• Task details
Up to and including the line that contains "return vertices, faces.tolist()", write out each line of the material from its first line, exactly.
++++ Material provided
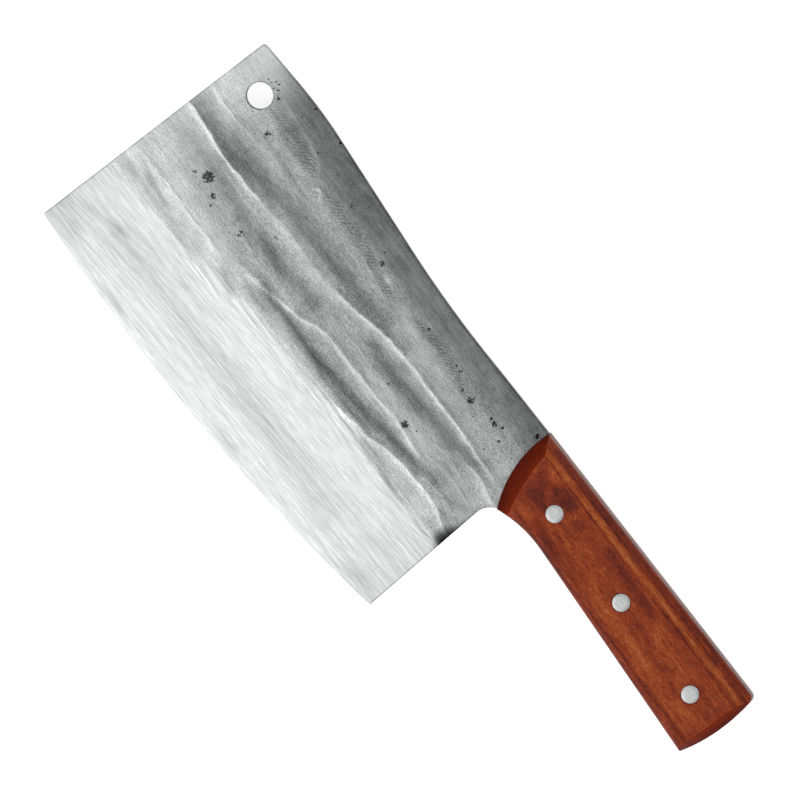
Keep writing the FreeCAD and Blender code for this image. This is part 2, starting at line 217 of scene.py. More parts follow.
def merge(grids):
    """The points and faces of several grids, with points that coincide made one."""
    points, faces = [], []
    for grid in grids:
        start = sum(len(part) for part in points)
        columns, rows = grid.shape[:2]
        index = start + np.arange(columns * rows).reshape(columns, rows)
        corners = [index[:-1, :-1], index[1:, :-1], index[1:, 1:], index[:-1, 1:]]
        faces.append(np.stack([corner.ravel() for corner in corners], axis=1))
        points.append(grid.reshape(-1, 2))
    points, faces = np.concatenate(points), np.concatenate(faces)
    _, kept, renamed = np.unique(np.round(points, 4), axis=0, return_index=True, return_inverse=True)
    return points[kept], renamed.reshape(-1)[faces]


def rim_edges(faces):
    """Edges that only one face has, each in that face's own direction."""
    edges = np.concatenate([np.stack([faces[:, side], faces[:, (side + 1) % 4]], axis=1)
                            for side in range(4)])
    _, index, count = np.unique(np.sort(edges, axis=1), axis=0, return_index=True, return_counts=True)
    return edges[index[count == 1]]


def solid_between(points, faces, upper, lower):
    """Vertices and faces of the closed solid between two heights over the same points."""
    count = len(points)
    vertices = np.concatenate([np.column_stack([points, upper]), np.column_stack([points, lower])])
    walls = [(b, a, a + count, b + count) for a, b in rim_edges(faces)]
    under = faces[:, ::-1] + count
    return vertices, faces.tolist() + under.tolist() + walls


def lathe(profile, centre_x, centre_y, steps=72):
    """A closed solid turned about an upright axis. The profile starts and ends on the axis."""
    angles = np.linspace(0.0, 2 * math.pi, steps, endpoint=False)
    rings = [np.column_stack([centre_x + radius * np.cos(angles),
                              centre_y + radius * np.sin(angles),
                              np.full(steps, z)]) for radius, z in profile[1:-1]]
    ends = [[centre_x, centre_y, profile[0][1]], [centre_x, centre_y, profile[-1][1]]]
    vertices = np.concatenate(rings + [np.array(ends)])
    bottom, top = len(rings) * steps, len(rings) * steps + 1
    faces = []
    for side in range(steps):
        ahead = (side + 1) % steps
        faces.append((bottom, ahead, side))
        faces.append((top, bottom - steps + side, bottom - steps + ahead))
        for ring in range(len(rings) - 1):
            low, high = ring * steps, (ring + 1) * steps
            faces.append((low + side, low + ahead, high + ahead, high + side))
    return vertices, faces


def cut_out(piece, cutters):
    """Take the cutters' solids out of a piece and keep the result as its mesh."""
    for vertices, faces in cutters:
        cutter = add_mesh("cutter", in_part(vertices), faces)
        modifier = piece.modifiers.new("cut", "BOOLEAN")
        modifier.operation = "DIFFERENCE"
        modifier.solver = "MANIFOLD"
        modifier.object = cutter
        bpy.context.view_layer.update()
        graph = bpy.context.evaluated_depsgraph_get()
        result = bpy.data.meshes.new_from_object(piece.evaluated_get(graph))
        result.materials.clear()
        piece.modifiers.clear()
        piece.data = result
        bpy.data.objects.remove(cutter)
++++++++
• Written solution
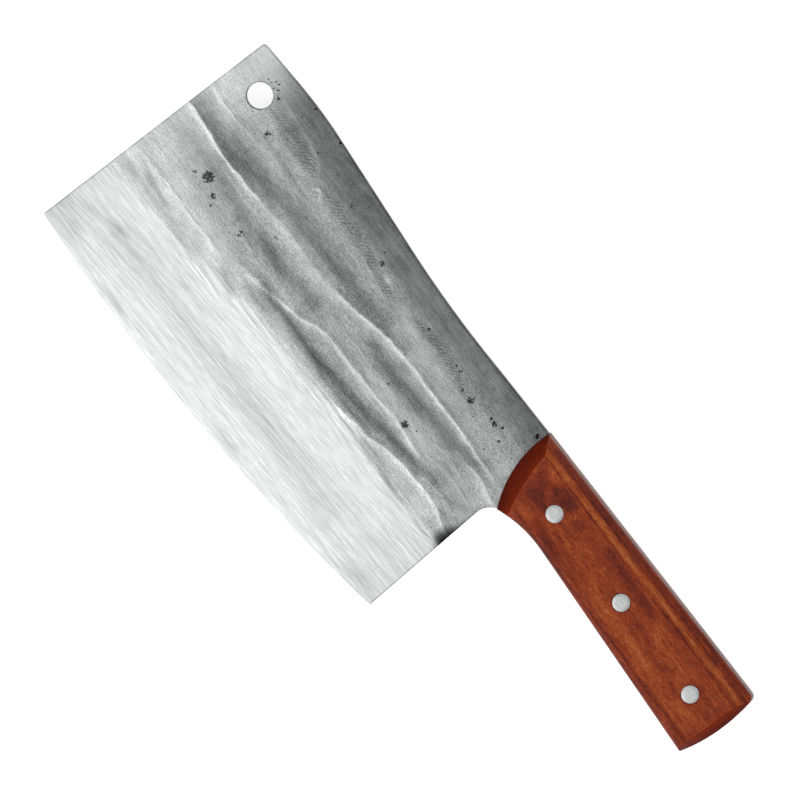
Keep writing the FreeCAD and Blender code for this image. This is part 2, starting at line 217 of scene.py. More parts follow.
def merge(grids):
    """The points and faces of several grids, with points that coincide made one."""
    points, faces = [], []
    for grid in grids:
        start = sum(len(part) for part in points)
        columns, rows = grid.shape[:2]
        index = start + np.arange(columns * rows).reshape(columns, rows)
        corners = [index[:-1, :-1], index[1:, :-1], index[1:, 1:], index[:-1, 1:]]
        faces.append(np.stack([corner.ravel() for corner in corners], axis=1))
        points.append(grid.reshape(-1, 2))
    points, faces = np.concatenate(points), np.concatenate(faces)
    _, kept, renamed = np.unique(np.round(points, 4), axis=0, return_index=True, return_inverse=True)
    return points[kept], renamed.reshape(-1)[faces]


def rim_edges(faces):
    """Edges that only one face has, each in that face's own direction."""
    edges = np.concatenate([np.stack([faces[:, side], faces[:, (side + 1) % 4]], axis=1)
                            for side in range(4)])
    _, index, count = np.unique(np.sort(edges, axis=1), axis=0, return_index=True, return_counts=True)
    return edges[index[count == 1]]


def solid_between(points, faces, upper, lower):
    """Vertices and faces of the closed solid between two heights over the same points."""
    count = len(points)
    vertices = np.concatenate([np.column_stack([points, upper]), np.column_stack([points, lower])])
    walls = [(b, a, a + count, b + count) for a, b in rim_edges(faces)]
    under = faces[:, ::-1] + count
    return vertices, faces.tolist() + under.tolist() + walls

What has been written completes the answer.